Tue, 01 Mar 2005

Bosnian energy firm plans to invest $60 million in RI

Veeramalla Anjaiah, The Jakarta Post, Jakarta

Bosnia and Herzegovina, which has close and cordial ties with the Indonesia, is aiming to increase its trade with Indonesia in many areas and invest US$60 million in the power sector in the near future.

"Bosnia and Hezegovina's Energoinvest co. is planning to invest around $60 million in Indonesia's power sector. It has already signed a memorandum of understanding with PLN (state- owned electricity company PT Perusahaan Listrik Negara) to build transmission lines," Bosnia and Herzegovina's Ambassador to Indonesia Zdravko Rajic told The Jakarta Post in an interview recently.

Ambassador Rajic, whose country is celebrating its 13th Independence Day on Tuesday, said that Bosnia and Herzegovina's power and coal companies had a lot of experience in Indonesia.

Despite the close ties -- especially on the political front -- the economic relations are not reflective of the two countries' potential.
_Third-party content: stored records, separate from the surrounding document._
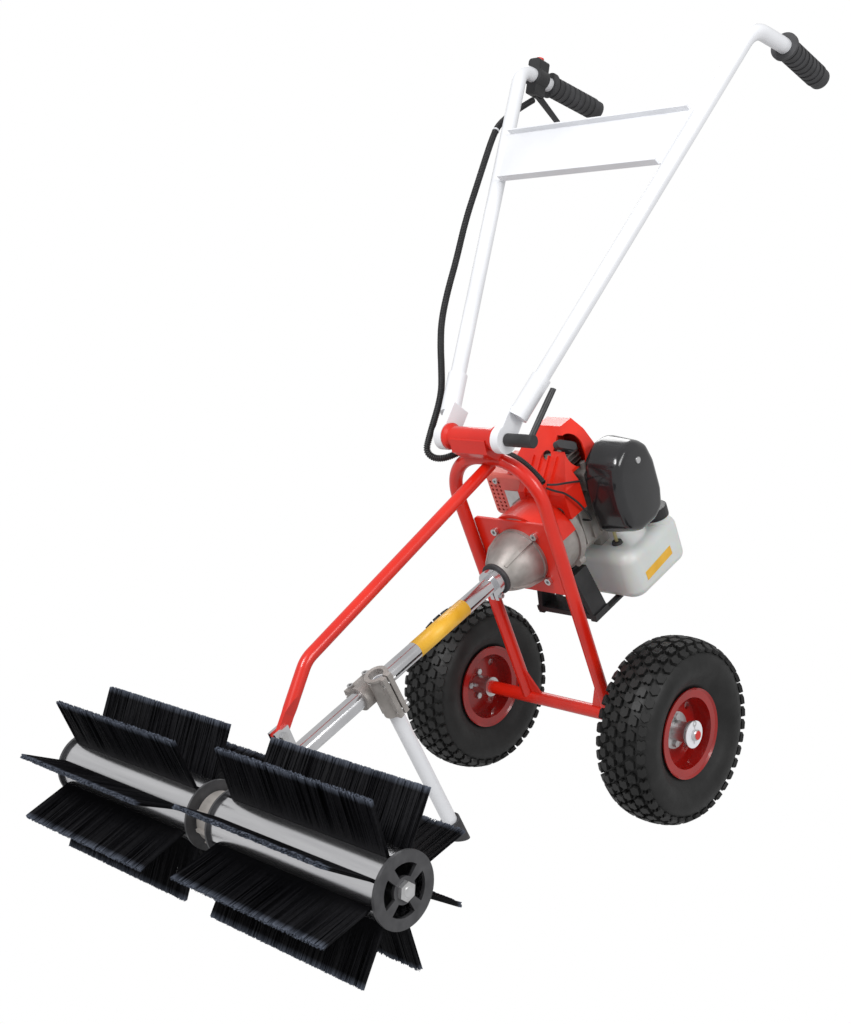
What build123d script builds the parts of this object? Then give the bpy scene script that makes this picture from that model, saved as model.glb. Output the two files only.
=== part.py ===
import os
from math import atan2, cos, pi, radians, sin, sqrt, tan

from build123d import *

os.makedirs("parts", exist_ok=True)

# The machine stands on the floor at z = 0, with the brush at -Y and the handles at +Y.
# The operator walks behind it, so the operator's left is +X.

# Main layout
axle_y = 210.6
tyre_radius = 130.0
tyre_width = 86.0
wheel_track = 370.0
brush_reach = 624.0
brush_height = 110.0
shaft_slope = 26.0
axle_z = tyre_radius
brush_y = axle_y - brush_reach

# Clearances
running_gap = 0.05
side_gap = 0.3

# Tubes of the frame and the handlebar
frame_tube_radius = 9.5
frame_tube_wall = 2.0
strut_tube_radius = 8.6
axle_tube_radius = 10.0
handle_tube_radius = 11.0
handle_tube_wall = 1.8
boom_radius = 12.0
boom_wall = 2.0

slope = radians(shaft_slope)
back_along_shaft = Vector(0, cos(slope), sin(slope))
up_from_shaft = Vector(0, -sin(slope), cos(slope))
brush_centre = Vector(0, brush_y, brush_height)


def shaft_point(station, x=0.0, up=0.0):
    """Point at a distance behind the brush axis, measured along the drive shaft."""
    return brush_centre + back_along_shaft * station + up_from_shaft * up + Vector(x, 0, 0)


def shaft_section(station, x=0.0, up=0.0):
    """Plane across the drive shaft; its x is +X, its y points up from the shaft, it faces the brush."""
    return Plane(shaft_point(station, x, up), x_dir=(1, 0, 0), z_dir=-back_along_shaft)


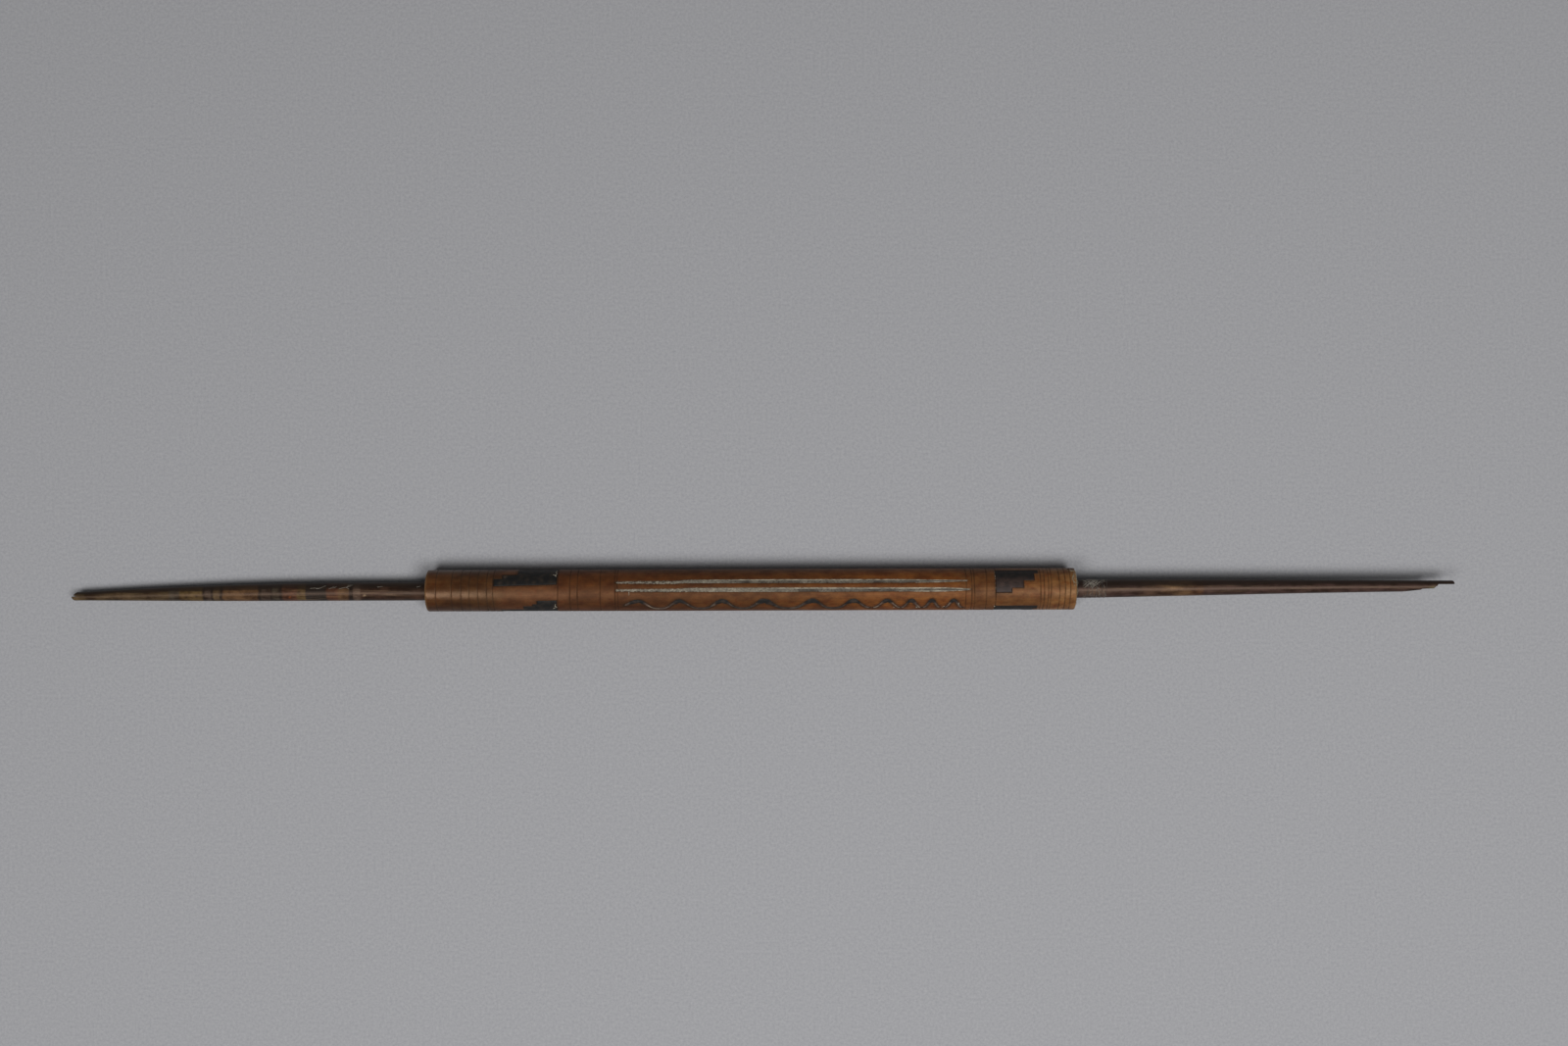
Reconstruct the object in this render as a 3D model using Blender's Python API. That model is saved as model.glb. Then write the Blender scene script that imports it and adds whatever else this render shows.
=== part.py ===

"In 2003, the value of bilateral trade reached $4 million. We are still waiting for this year's figures," Rajic, who will complete his tenure as an ambassador in Indonesia this month, said.

He is optimistic that the situation will change rapidly in the coming months, after Bosnia and Herzegovina's chamber of commerce signed a memorandum of understanding on bilateral trade in December 2004 with its counterpart in Indonesia.

Indonesia exports cacao, furniture, wheat products, wood and carpet to Bosnia and Herzegovina and imports electrical products, machines and mechanical equipment from that country.

Rajic said the high level contacts between the two country's leaders have strengthened the relationship.

"Indonesia's former president Megawati Soekarnoputri visited our country in 2002 and our Foreign Minister Mladen Ivanic came to Jakarta and signed several agreements in various fields," Rajic recalled said.

Indonesia's first president Sukarno visited Sarajevo, the present capital of Bosnia and Herzegovina in the 1960s as did former president Soeharto in 1995.

President Susilo Bambang Yudhoyono served in Bosnia in 1995 as a UN military observer.

Indonesia, which supported Bosnia and Herzegovina's independence struggle, helped build one of Sarajevo's biggest mosques, the Istiqlal Mosque, in 2001.

Bosnia and Herzegovina, a tiny Balkan nation with less than Jakarta's population, became independent on March 1, 1992 after the break up of Yugoslavia. About 40 percent of Bosnia and Herzegovina's four million people are Muslims, 31 percent Orthodox, 15 percent Roman Catholic, along with various others.